Nor should we forget the ascendance of Republican bad girl Meghan McCain, who launched a blog in 2007, when her daddy was running for president, and is now the token, beleaguered conservative co-host on “The View.” In exchange for a salary reported to be close to a million dollars annually, she brings to the table a sharp tongue, an aggrieved attitude … and a very famous last name.



Nothing, however, beats the chutzpah of the three eldest Trump children, who have leveraged their last name and their father’s office to line their pockets, and his.

During a recent appearance on Fox Business, Eric Trump called out Hunter Biden for trading on his last name: “Can you imagine if I took 3 cents from the Ukraine or 4 cents from China?”

As my colleagues Noah Bierman and Chris Megerian reported this week, Eric and his brother Donald Trump Jr. run the Trump Organization, which takes in tens of millions of dollars a year in the U.S. and around the globe.
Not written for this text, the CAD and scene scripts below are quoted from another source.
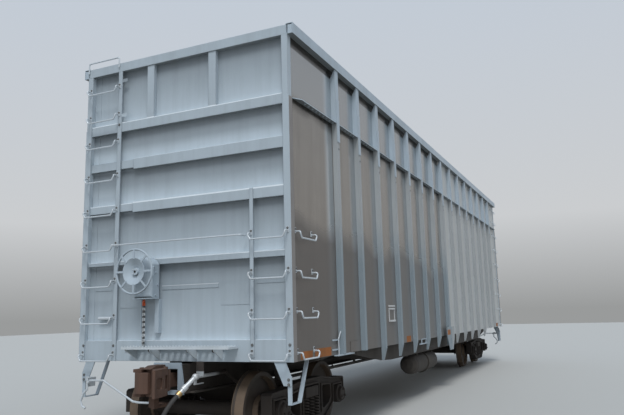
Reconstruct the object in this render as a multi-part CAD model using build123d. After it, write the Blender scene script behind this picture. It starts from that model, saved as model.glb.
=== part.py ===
from build123d import *
import math
import os

# High-sided open gondola wagon on two four-wheel trucks, standing on its wheel flanges.
# X runs along the wagon with the handbrake end at -X, Y is across and Z is up.
# End pieces are drawn at the handbrake end, called B, and turned half round for the other end, A.

os.makedirs("parts", exist_ok=True)

# Body: from the middle of the wagon, its centre line and the lowest points of the wheel flanges
half_length = 7445.0  # to the end face of the corner posts
sheet_half_width = 1540.0  # to the outer face of the side sheets
sill_z = 1095.0  # underside of the side and end sills
sheet_thick = 6.0
plate_thick = 8.0
tube_wall = 6.0
corner_size = 90.0  # square corner post
corner_wall = 8.0
corner_proud = 20.0  # corner post beyond the side sheet
upper_step = 10.0  # the upper length of a corner post stands this much further in

# Heights above the underside of the sill
end_sill_height = 248.0
lap_height = 912.0  # top of the doubled lower end sheet
waist_height = 3069.0
chord_bottom = 3834.0
chord_height = 134.0
rib_bands = ((1180.0, 1258.0), (1878.0, 2012.0), (2453.0, 2592.0))  # low edge, high edge
waist_beam = (2985.0, 3115.0)
floor_height = 62.0  # underside of the floor over the trucks
belly_depth = 250.0  # underside of the middle floor, below the sill

# Side posts
post_count = 15
post_pitch = 875.0
end_post = 1378.0  # from the end face to the first post, which stands off the pitch
post_depth = 72.0  # out from the sheet
post_face = 76.0
centre_post_face = 140.0
upper_post_face = 110.0
post_drop = 195.0  # how far the inner posts reach below the sill
short_posts = 2  # posts at each end that stop at the sill
foot_slant = 12.0
foot_depth = 22.0
upper_cut = 117.0  # slant at the top of the upper posts
strap_width = 80.0
strap_thick = 10.0
strap_below = 260.0
strap_above = 340.0
gusset_half = 325.0
gusset_drop = 300.0

# Waist rail and top chord
rail_width = 60.0
rail_height = 90.0
shelf_thick = 10.0
chord_overhang = 13.0  # beyond the faces of the posts
chord_width = 89.0
chord_wall = 8.0
end_tube_width = 80.0
end_tube_low = 14.0  # top of the end tube below the top of the chords

# Centre sill and floor
sill_half_width = 165.0
sill_web = 13.0
sill_top_z = 1070.0
sill_bottom_z = 735.0
sill_flange = (90.0, 16.0)  # width out from the web, thickness
side_sill_width = 126.0
side_sill_height = 120.0
floor_drop_start = 3250.0  # from the end face, where the floor slopes down
floor_drop_end = 3900.0
web_drop_start = 1755.0  # from the end face, where the side sill gets deeper
web_drop_middle = 3354.0
web_drop_end = 3854.0

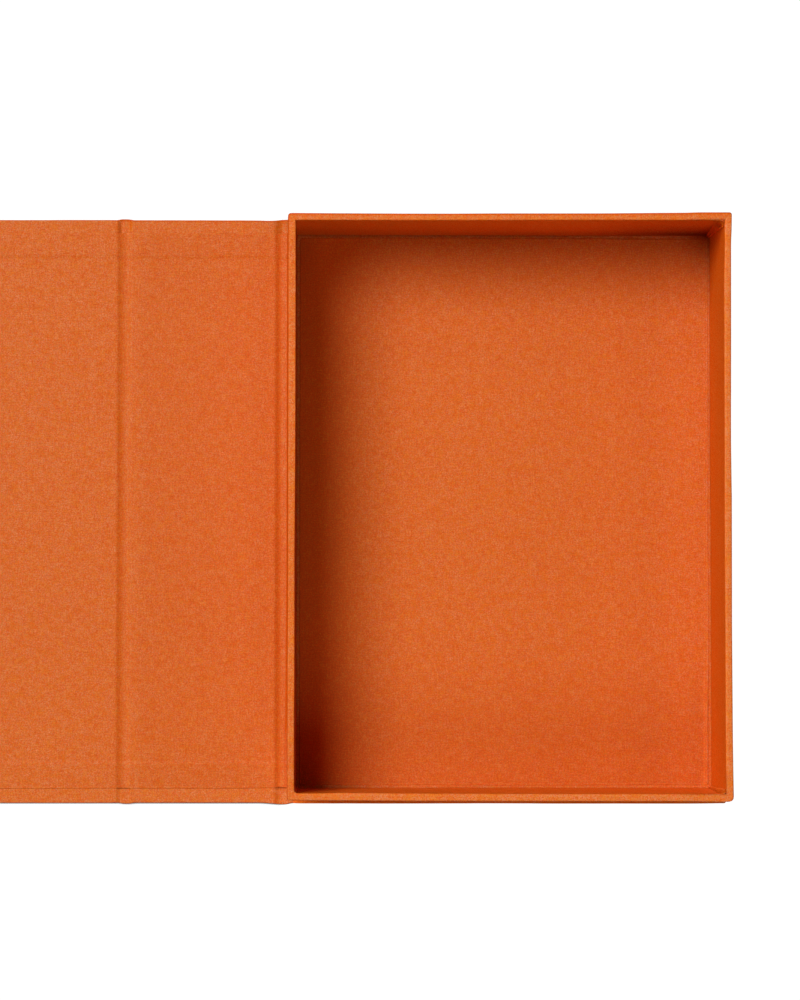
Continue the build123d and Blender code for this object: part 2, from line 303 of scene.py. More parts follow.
def rings(cloth, x0, x1, y0, y1, R, profile, zero, step, ends, seam=None, tone=None,
          nc=5, flip=False, move=None, sign=1.0):
    """Sweeps a profile of (d, z) points round a rectangle. Corners are rounded by R at the edge, and mitred where d is past R. seam leaves one side open. Returns the side sampling, which cap() needs. sign is 1 where the developed length grows outwards."""
    S = developed(profile, zero) * sign
    order = {None: ["tail", "right", "head", "left"], "left": ["tail", "right", "head"], "right": ["head", "left", "tail"]}[seam]
    w, h = x1 - x0, y1 - y0
    tx = spaced(0, w, step, ends) / w
    ty = spaced(0, h, step, ends) / h
    rows = []
    for (d, z), s in zip(profile, S):
        e, rho = max(R, d), max(R - d, 0.0)
        xs_lo = x0 if seam == "left" else x0 + e
        xs_hi = x1 if seam == "right" else x1 - e
        pts = []
        for k, side in enumerate(order):
            if side == "tail":
                xs = xs_lo + (xs_hi - xs_lo) * tx
                line = [(x, y0 + d, x, y0 - s, "tail") for x in xs]
                corner = (x1 - e, y0 + e, -90)
            elif side == "right":
                ys = y0 + e + (h - 2 * e) * ty
                line = [(x1 - d, y, x1 + s, y, "right") for y in ys]
                corner = (x1 - e, y1 - e, 0)
            elif side == "head":
                xs = xs_hi + (xs_lo - xs_hi) * tx
                line = [(x, y1 - d, x, y1 + s, "head") for x in xs]
                corner = (x0 + e, y1 - e, 90)
            else:
                ys = y1 - e - (h - 2 * e) * ty
                line = [(x0 + d, y, x0 - s, y, "left") for y in ys]
                corner = (x0 + e, y0 + e, 180)
            last = seam is not None and k == len(order) - 1
            pts.append((side, line, None if last else (corner, rho, s)))
        rows.append(pts)
    # each side with half of the corner at each of its ends, so that the weave runs true to the mitre
    n = len(profile)
    for k, side in enumerate(order):
        P, UV = [], []
        for r in range(n):
            _, line, after = rows[r][k]
            before = rows[r][k - 1][2] if (k > 0 or seam is None) else None
            pts, uvs = [], []

            def corner_points(c, half):
                (cx, cy, a0), rho, s = c
                out = []
                for j in range(nc + 1):
                    f = j / nc / 2 + (0.5 if half == 2 else 0)
                    a = math.radians(a0 + 90 * f)
                    # off the corner's own centre, or its mitre point
                    out.append((cx + rho * math.cos(a), cy + rho * math.sin(a)))
                return out

            def weave(x, y, s):
                d = profile[r][0]
                if side == "tail":
                    return (x, y0 - s)
                if side == "head":
                    return (x, y1 + s)
                if side == "right":
                    return (x1 + s, y)
                return (x0 - s, y)

            s = S[r]
            if before is not None:
                c = corner_points(before, 2)
                pts += c[:-1]
                uvs += [weave(x, y, s) for x, y in c[:-1]]
            for x, y, _, _, _ in line:
                pts.append((x, y))
                uvs.append(weave(x, y, s))
            if after is not None:
                c = corner_points(after, 1)
                pts += c[1:]
                uvs += [weave(x, y, s) for x, y in c[1:]]
            P.append([(x, y, profile[r][1]) for x, y in pts])
            UV.append(uvs)
        P, UV = np.array(P, float), np.array(UV, float)
        T = np.zeros(P.shape[:2]) if tone is None else np.broadcast_to(
            np.asarray(tone, float)[:, None], P.shape[:2])
        K = 0.0
        if move is not None:
            P, T, K = move(P.copy(), T.copy(), side, np.array(profile), S)
        cloth.grid(P, UV, T, flip=flip, K=K)
    return tx, ty


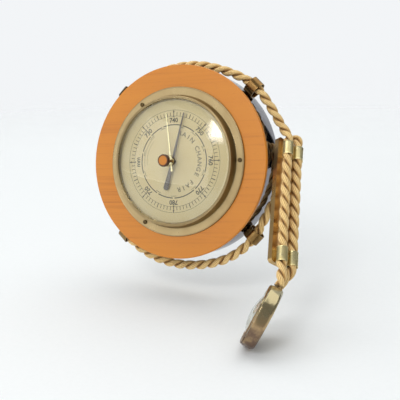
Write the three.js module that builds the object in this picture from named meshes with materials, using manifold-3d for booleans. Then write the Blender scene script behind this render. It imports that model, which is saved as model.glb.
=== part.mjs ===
// A rope-hung weather station: a round aneroid barometer in a polished metal drum with a wooden
// face, a rope laid round the drum, and a strap of two rope ends that carries a thermometer bar
// and a small hygrometer. Millimetres, +Z up, the dial looks towards -Y and leans back.
import * as THREE from 'three';
import { mergeVertices } from 'three/addons/utils/BufferGeometryUtils.js';
import Module from 'manifold-3d';

const wasm = await Module();
wasm.setup();

// Fits shared by every pair of neighbours.
const FIT = 0.3;
const SCREW_R = 1.2;
const SCREW_HEAD_R = 2.5;
const SCREW_HEAD_T = 1.3;
const SCREW_BITE = 2.4;

// How the barometer stands: leaning back, and rolled a little about its own axis.
const LEAN = 12.6;
const ROLL = 6.4;

// Drum, its back cover and the wooden front panel.
const DRUM_R = 82.5;
const BACK_COVER_MARGIN = 10.5;
const BACK_COVER_T = 1.6;
const BACK_COVER_LAP = 8;
const BACK_SCREW_HEAD_R = 2.2;
const BACK_SCREW_SINK = 0.1;
const BACK_SCREW_ANGLES = [90, 270];
const DRUM_DEPTH = 30.3;
const DRUM_WALL = 1.2;
const DRUM_CORNER = 3;
const LIP_PAST_SCREW = 0.7;
const PANEL_OVERHANG = 2.5;
const PANEL_T = 3.5;
const PANEL_SCREW_ANGLES = [90, 210, 330];

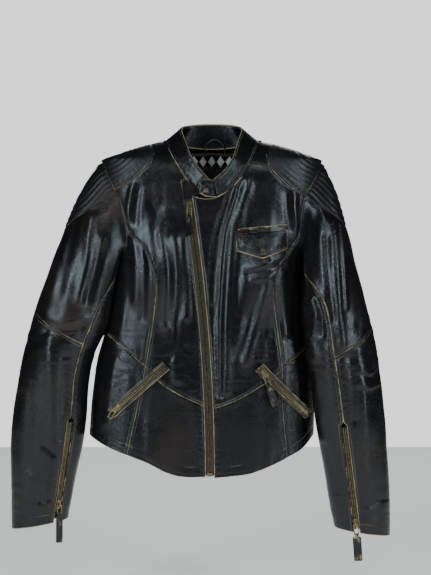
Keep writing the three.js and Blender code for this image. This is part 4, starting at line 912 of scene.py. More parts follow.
# The leather between the collar and the top of the zip, set back under both front edges.
edges = four_sides([(-52, -72), (-22, -98), (-53, -122), (-26, -122)], on=on_front)
flat_relief = ribs_from(((-200, -80), (-200, -90)), 50, 0)
leather_panel("front_zip_guard_leather", None, body_point, 1, edges, {}, flat_relief,
              {"chart": FRONT_CHART, "lift": -2.6})
print("front panels:", len(panel_areas), "area", round(sum(panel_areas.values()) / 1e4), "square cm")

# %% [markdown]
# The back has a yoke over the shoulder blades, a centre and two sides, and a hem band. It is seen
# only from behind, where it hangs straight, so it gets soft folds and fewer worn edges.

# %% Back panels
BACK_SEAMS = {
    "armhole_upper": [(203, -43), (195, -75), (187, -115), (181, -150)],
    "armhole_lower": [(181, -150), (178, -190), (177, -216)],
    "princess": [(110, -150), (101, -270), (98, -400)],
    "neck": [(84, -5), (60, -11), (0, -16), (-60, -11), (-84, -5)],
    "hem": [(187, -546), (90, -568), (-18, -573), (-125, -568), (-224, -546)],
}
BACK_SIDE = {"left": 1.5 * np.pi, "right": 0.5 * np.pi}
YOKE_LOW, BACK_WAIST = -150, -400
YOKE_SEAM_X, BACK_WAIST_X, YOKE_EDGE_X = 110, 98, 181


def back_seam(side, name):
    """A back seam at (angle, height)."""
    points = [(SIDES[side] * x, z) for x, z in BACK_SEAMS[name]]
    seam = on_back(curve_through(points, 30))
    if name == "armhole_upper":
        seam[0, 0] = BACK_SIDE[side]
    if name == "armhole_lower":
        seam[-1, 0] = BACK_SIDE[side]
    return seam


back_neck = on_back(curve_through(BACK_SEAMS["neck"], 40))
back_neck[0, 0], back_neck[-1, 0] = BACK_SIDE["right"], BACK_SIDE["left"]
shoulder_lines = {side: line_between((BACK_SIDE[side], -43), (BACK_SIDE[side], -5)) for side in SIDES}
yoke_edges = {
    "top": joined(shoulder_lines["right"], back_neck, shoulder_lines["left"][::-1]),
    "bottom": on_back(line_between((YOKE_EDGE_X, YOKE_LOW), (-YOKE_EDGE_X, YOKE_LOW), 60)),
    "left": back_seam("right", "armhole_upper"),
    "right": back_seam("left", "armhole_upper"),
}
BACK_OPTIONS = {"chart": BACK_CHART, "step": 4.6}
back_wear = {"top": (0.3, False), "bottom": (0.55, True), "left": (0.7, True), "right": (0.7, True)}
leather_panel("back_yoke_leather", "back_yoke", body_point, 1, yoke_edges, back_wear, body_relief,
              BACK_OPTIONS)
yoke_centre = on_back(line_between((YOKE_SEAM_X, YOKE_LOW), (-YOKE_SEAM_X, YOKE_LOW)))
waist_centre = on_back(line_between((BACK_WAIST_X, BACK_WAIST), (-BACK_WAIST_X, BACK_WAIST)))
centre_edges = {"top": yoke_centre, "bottom": waist_centre,
                "left": back_seam("right", "princess"), "right": back_seam("left", "princess")}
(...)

“The company,” they wrote, “is forging ahead with projects in Ireland, India, Indonesia and Uruguay, and is licensing the Trump name in such turbulent areas as Turkey and the Philippines.” (Which leads to the obvious question: Did Trump pull American troops out of northern Syria, which enabled Turkey to slaughter our Kurdish allies and the predicted revival of Islamic State, to protect his Istanbul hotel license?)

Ivanka Trump has a Zelig-like knack for horning in on meetings with heads of state, including those in countries where she has done, is doing or hopes to do business — especially China.

“On the same day Trump and his daughter dined with Chinese President Xi Jinping at Mar-a-Lago in Florida in April 2017,” wrote Bierman and Megerian, “China awarded her three preliminary trademark approvals for jewelry, handbags and spa services.”


Whether you are a Republican or a Democrat, using your daddy’s political position to gain a financial advantage is unethical, morally repugnant and unfair. It’s also, sorry to say, as American as apple pie.